** begin **

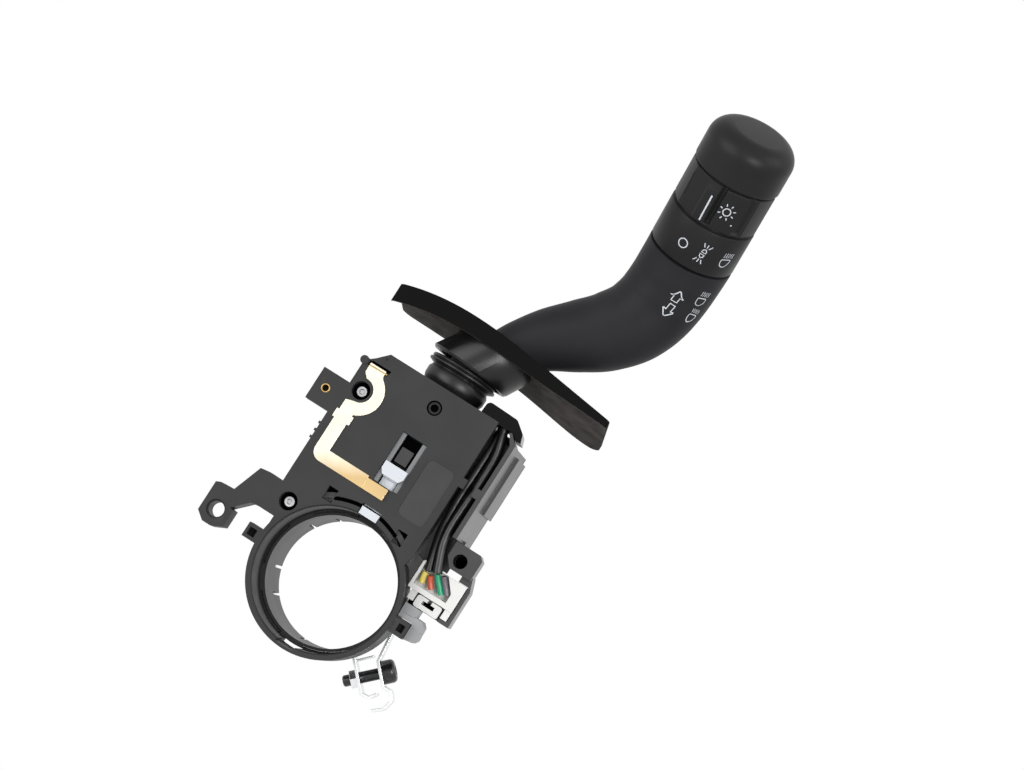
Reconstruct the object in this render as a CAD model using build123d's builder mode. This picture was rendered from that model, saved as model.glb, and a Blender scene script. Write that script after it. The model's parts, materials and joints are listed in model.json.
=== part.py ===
"""Combination stalk switch: indicator, dip/flash and exterior light lever on a column ring.

Millimetres. +Z runs up the steering column towards the driver, +Y from the column to the lever,
+X to the side that the cable leaves. The origin is on the column axis, on the seat of the sleeve.
"""
from build123d import *
import math
import os

os.makedirs("parts", exist_ok=True)

# ---------------------------------------------------------------- driving dimensions
# column fit
column_r = 21.2
sleeve_wall = 0.9
sleeve_length = 30.0
sleeve_flange_t = 1.5
sleeve_slit = 0.9
sleeve_slit_length = 14.0
sleeve_tongues = 5
sleeve_tongue_angle = 24.0
sleeve_tongue_start = 196.0
sleeve_tabs = 6
sleeve_tab_angle = 22.0
ring_gap = 0.9
ring_wall = 2.0
ring_depth = 18.0
ring_chamfer = 0.45
ring_slot_start = -97.0
ring_slot_end = -81.0
ring_slot_width = 1.1
lip_t = 1.6

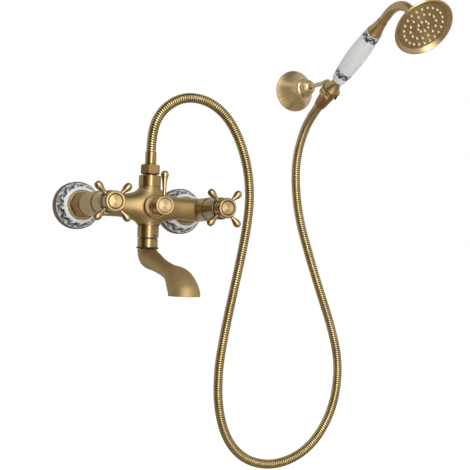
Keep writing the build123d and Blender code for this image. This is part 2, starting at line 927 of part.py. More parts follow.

** end **

Short task » Above are some records. Print them all exactly.

Finished exercise »
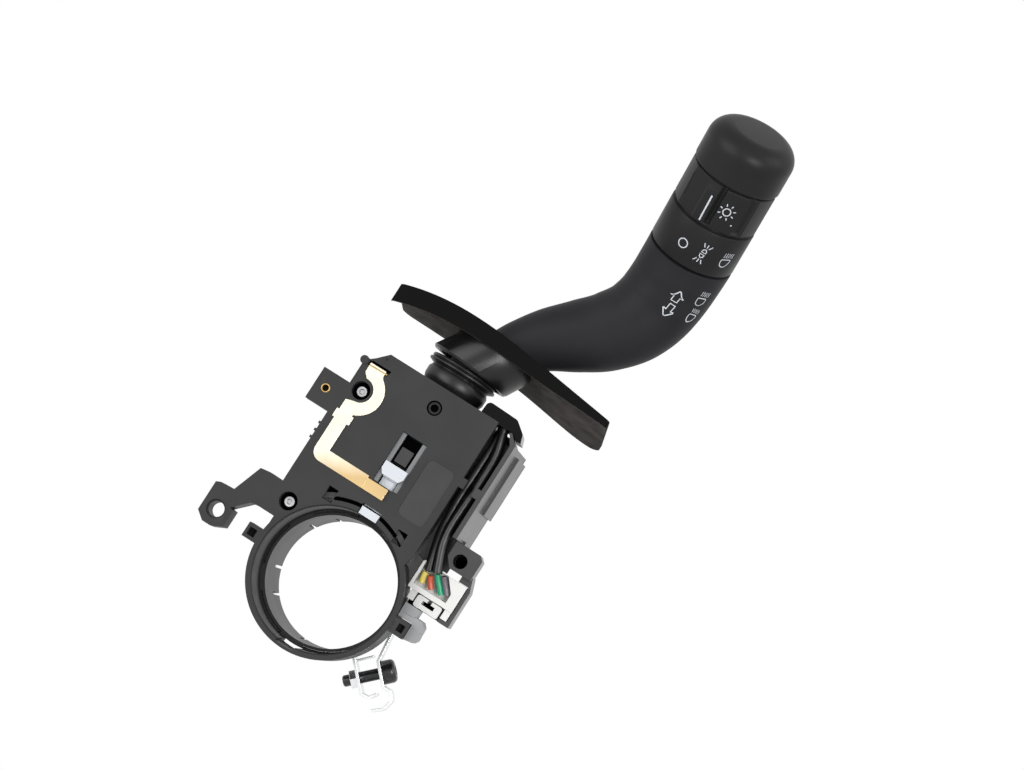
Reconstruct the object in this render as a CAD model using build123d's builder mode. This picture was rendered from that model, saved as model.glb, and a Blender scene script. Write that script after it. The model's parts, materials and joints are listed in model.json.
=== part.py ===
"""Combination stalk switch: indicator, dip/flash and exterior light lever on a column ring.

Millimetres. +Z runs up the steering column towards the driver, +Y from the column to the lever,
+X to the side that the cable leaves. The origin is on the column axis, on the seat of the sleeve.
"""
from build123d import *
import math
import os

os.makedirs("parts", exist_ok=True)

# ---------------------------------------------------------------- driving dimensions
# column fit
column_r = 21.2
sleeve_wall = 0.9
sleeve_length = 30.0
sleeve_flange_t = 1.5
sleeve_slit = 0.9
sleeve_slit_length = 14.0
sleeve_tongues = 5
sleeve_tongue_angle = 24.0
sleeve_tongue_start = 196.0
sleeve_tabs = 6
sleeve_tab_angle = 22.0
ring_gap = 0.9
ring_wall = 2.0
ring_depth = 18.0
ring_chamfer = 0.45
ring_slot_start = -97.0
ring_slot_end = -81.0
ring_slot_width = 1.1
lip_t = 1.6

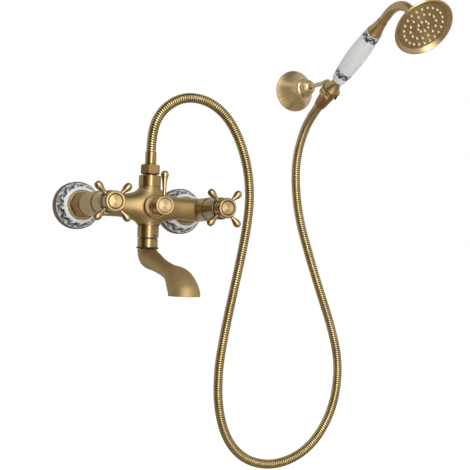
Keep writing the build123d and Blender code for this image. This is part 2, starting at line 927 of part.py. More parts follow.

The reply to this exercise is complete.